Posted by: kathryn at April 19, 2004 02:41 AM

All dubbing aside, you have to admit that the beard swipe was hilarious. I can imagine everything else in that sequence being taken seriously - in fact, I took it seriously longer than anyone else in the theater (most people seemed to view the movie as one long yuk-fest). Yet when the beard swipe is repeated over and over, I'm thinking...undeniable humorous intent.

One long pointless homage? Even as such, it's miles above any of the Hollywood trash that they previewed beforehand.

And if you pay attention to the dialogue, there's actually some serious characterization going on. Stay tuned for my post, after this hellish week of academics.

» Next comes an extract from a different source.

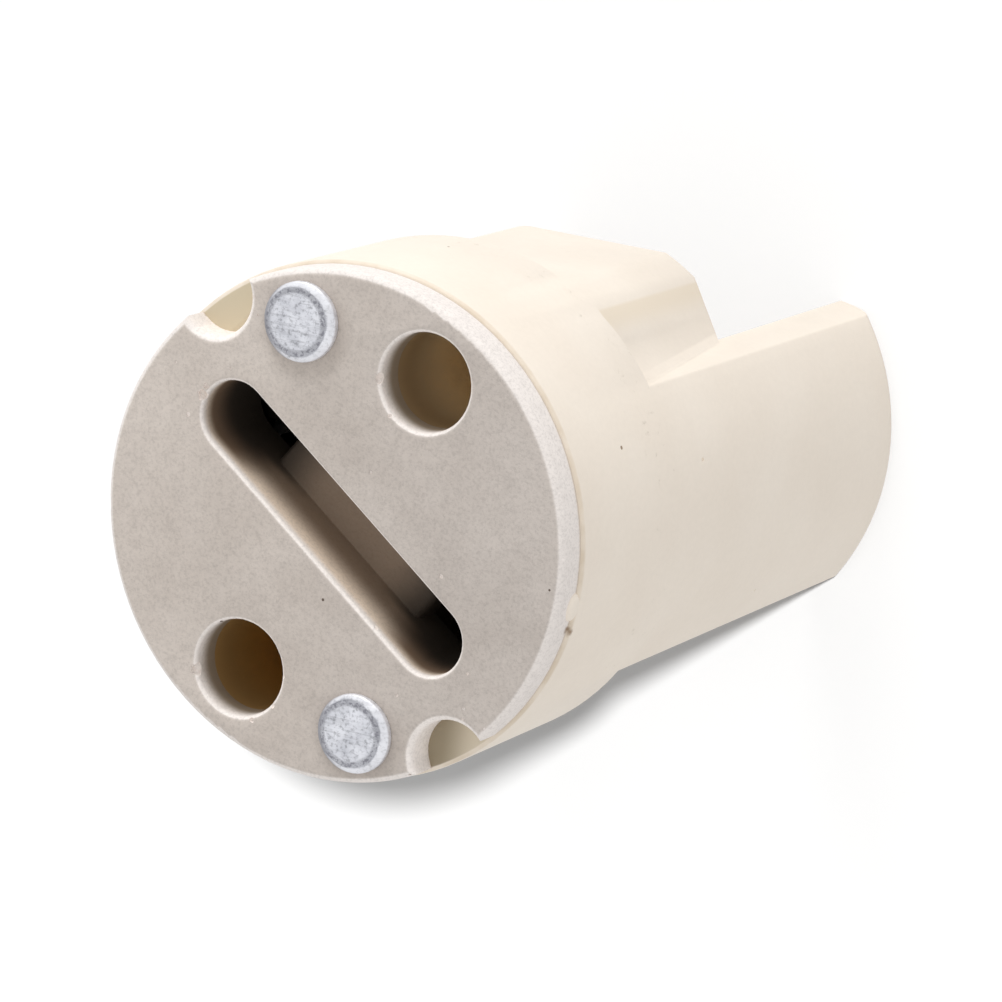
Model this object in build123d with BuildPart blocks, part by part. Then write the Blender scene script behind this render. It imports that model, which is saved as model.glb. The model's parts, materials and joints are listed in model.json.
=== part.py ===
from build123d import *
import math
import os

# A two-pin lamp holder of pressed ceramic. It stands on the ends of its two tall walls,
# with the rear plate on top. X runs along the lamp slot. Millimetres.

# Heights, stacked from the free ends of the tall walls up to the rear face
wall_height = 13.2
block_height = 9.45
ring_height = 8.35
plate_thickness = 1.5

# Body and plate outline, the plate a little smaller so that its rim never overhangs
body_radius = 10.55
plate_rim_step = 0.15
body_edge_chamfer = 0.15
plate_edge_fillet = 0.35

# Tall walls at the two ends of the lamp slot
guard_spacing = 14.0
guard_half_width = 6.0
guard_end_tilt = 9.0
guard_tip_fillet = 1.0

# Lamp slot, with a shallow groove of the same width up the inside of each tall wall
lamp_slot_length = 14.8
lamp_slot_width = 5.8
lamp_slot_depth = 5.4
lamp_slot_lead_in = 0.5
core_wall = 1.5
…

Posted by: Evan Donovan at April 19, 2004 11:53 AM

i saw kill bill Vol. 2 with a big group of people--most of whom, had never seen any of the kung fu flicks or spagetti westerns that Tarrantino was referencing. For the most part, they loved it. they thought the film was incredible in its own right.

this to say, it seems to me, poor and misguied criticism to reduce Kill Bill to nothing but "references and homages". Sure, the homages are all over the place, but the film never seems to suffer from them. Somehow, Tarrantino avoids coming off as gimicky (i.e. austin powers). In fact, i would argue that Kill Bill, even [steven] for all of its glaring throwbacks, has a distinctly tarrantino ethos about it.

Lets back track. damn! So far, so good. resevoir dogs, pulp fiction, jackie brown, kill bill...and six more to come (i do believe). the record is perfect, and i trust, the record will be perfect.

Posted by: Lowen at April 19, 2004 01:14 PM

Six more to come? And then what? Does Tarantino know the day of his death or something?

Posted by: Evan Donovan at April 19, 2004 07:07 PM

Since I'm not sure how to use trackback... I continue the discussion on mine. Down with Tarantino. Up the Rydog.